Submitted to: Science
Publication Type: Peer Reviewed Journal
Publication Acceptance Date: 2/11/1997
Publication Date: N/A
Citation: N/A Interpretive Summary: Little is known about the life of bacteria in their natural environment. This manuscript describes conditions that provide Salmonella enteritica essential environmental signals it requires to display its full range of biological behavior. Such approaches already exist for cell biologists who investigate the complex processes of eukaryote differentiation and development. The information presented in this manuscript is immediately applicable to the improvement of vaccines and the production of proteins used in human medicine from genetically engineered bacteria. In addition, this research has long-term implications for understanding the basic mechanisms by which enteric bacteria colonize farm animals, survive in foods, and cause illness in people. Specific findings are as follows: 1) direct demonstration that Salmonella pullorum, a chicken-adapted pathogen, produces flagella as do other salmonellae, 2) the structural protein flagellin has different isotypes and different functions for each isotype and 3) all Salmonella use the concentration of many simple metabolites as environmental signals that are required to induce cellular differentiation and development of new biological functions.
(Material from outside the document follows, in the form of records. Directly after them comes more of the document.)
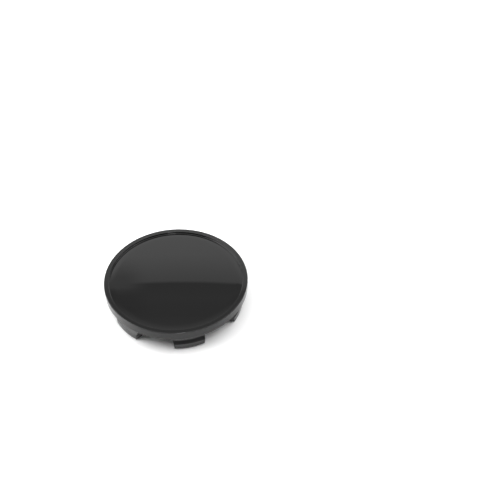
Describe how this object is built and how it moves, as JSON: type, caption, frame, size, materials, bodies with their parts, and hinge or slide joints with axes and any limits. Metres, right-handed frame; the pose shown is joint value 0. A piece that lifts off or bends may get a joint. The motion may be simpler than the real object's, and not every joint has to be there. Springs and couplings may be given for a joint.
{
  "type": "wheel centre cap",
  "caption": "Round snap-in centre cap for a road wheel: a flanged disc with a raised rim and a shallow domed face, on sprung clips that hook behind the wheel's hub hole.",
  "frame": {"origin": "on the plane of the clip tips, under the middle of the face, where the cap stands on a table", "axes": "+Z along the cap's axis, out of the wheel; one clip is centred on -Y"},
  "size_m": [0.06, 0.06, 0.0126],
  "materials": {
    "black_plastic": "black moulded plastic, glossy on the face and rim, satin on the outer wall and the clips"
  },
  "bodies": {
    "root": {"centre_cap": "black_plastic"}
  },
  "joints": []
}
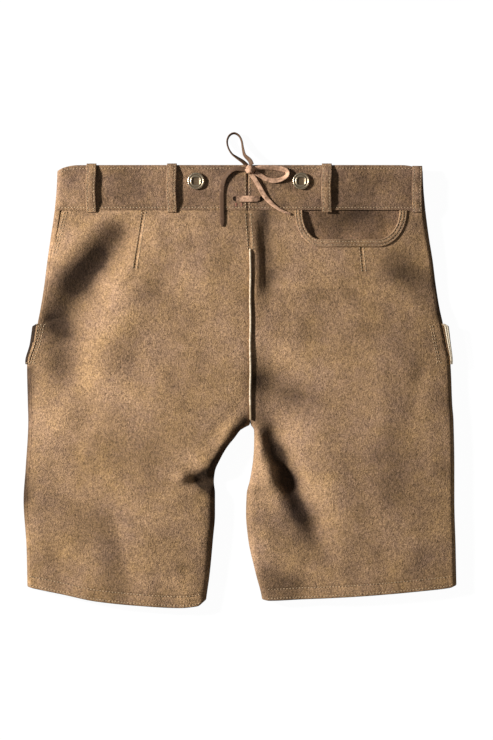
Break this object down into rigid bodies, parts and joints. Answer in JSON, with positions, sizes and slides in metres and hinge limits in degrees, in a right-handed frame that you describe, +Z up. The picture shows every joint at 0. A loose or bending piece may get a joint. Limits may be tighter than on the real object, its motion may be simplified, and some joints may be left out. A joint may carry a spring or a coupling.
{
  "type": "lederhosen",
  "caption": "Short suede lederhosen laid flat, back side up, with a laced waistband, belt loops, a scooped back pocket and pale seam piping.",
  "frame": {"origin": "on the ground under the middle of the laid garment, its free lace left out", "axes": "+Z up from the ground out of the garment's back, +Y towards the waist, +X towards the wearer's right leg"},
  "size_m": [0.5093, 0.5604, 0.0249],
  "materials": {
    "suede": "brushed suede",
    "suede_under": "suede, shaded under layer",
    "piping": "smooth pale leather",
    "lace": "smooth thong",
    "button_metal": "aged metal"
  },
  "bodies": {
    "root": {"back_left": "suede", "back_right": "suede", "front_left": "suede", "front_right": "suede", "waistband_left": "suede", "waistband_right": "suede", "front_flap": "suede", "belt_loop_back_left_outer": "suede", "belt_loop_back_left_inner": "suede", "belt_loop_back_right_inner": "suede", "belt_loop_back_right_outer": "suede", "belt_loop_front_left": "suede", "belt_loop_front_right": "suede", "back_pocket_binding": "suede", "back_pocket_facing": "suede_under", "knife_pocket_left": "suede_under", "knife_pocket_right": "suede_under", "knife_pocket_edge_right": "piping", "centre_piping": "piping", "button_back_left": "button_metal", "button_back_right": "button_metal", "button_front_left": "button_metal", "button_front_right": "button_metal", "lace_knot": "lace", "lace_bar": "lace", "lace_loop_up": "lace", "lace_loop_right": "lace", "lace_end_left": "lace", "lace_end_right": "lace"}
  },
  "joints": []
}
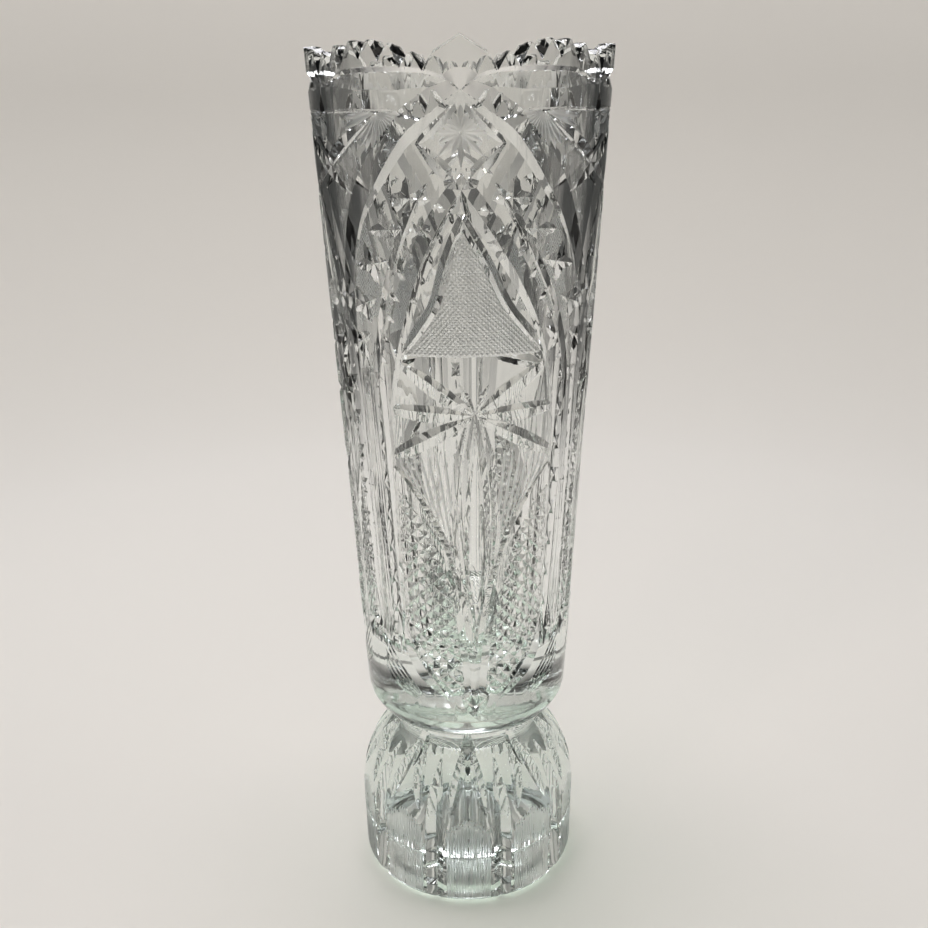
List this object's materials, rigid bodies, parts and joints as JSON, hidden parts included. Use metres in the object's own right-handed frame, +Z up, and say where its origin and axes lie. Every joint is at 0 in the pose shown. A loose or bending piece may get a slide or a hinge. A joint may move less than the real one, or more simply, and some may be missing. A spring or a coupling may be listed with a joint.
{
  "type": "flower vase",
  "caption": "Tall footed flower vase of cut crystal: a tapered bowl with a toothed rim and pointed-arch cuts, seated on a lobed foot.",
  "frame": {"origin": "centre of the foot's rest face, on the surface that the vase stands on", "axes": "+Z up along the vase's axis, -Y towards the front panel and its gable, +X to the right of someone facing that panel"},
  "size_m": [0.1146, 0.1145, 0.35],
  "materials": {
    "crystal": "polished"
  },
  "bodies": {
    "root": {"bowl": "crystal", "foot": "crystal"}
  },
  "joints": []
}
Technical Abstract: Concentrations of sugars and amino acids at 100 mM reliably induced cellular differentiation of Salmonella enterica on selective agar and in broth. Enhancement required iron and sodium thiosulfate. Induced Salmonella produced flagellin electrophoretic isotypes of 60, 54 and 50 kDa, and two of these were associated with smooth lipopolysaccharide. Even historically aflagellate S. enterica var. Pullorum produced two of three flagellin isotypes. A rough strain of var. Enteritidis became smooth at 100 mM glucose, whereas smooth virulent var. Enteritidis hyperflagellated. Var. Typhimurium LT2 hyperflagellated in broth at both 10 and 100 mM glucose. The conditions appear to alleviate oxidative stress and improve survival of differentiating cells.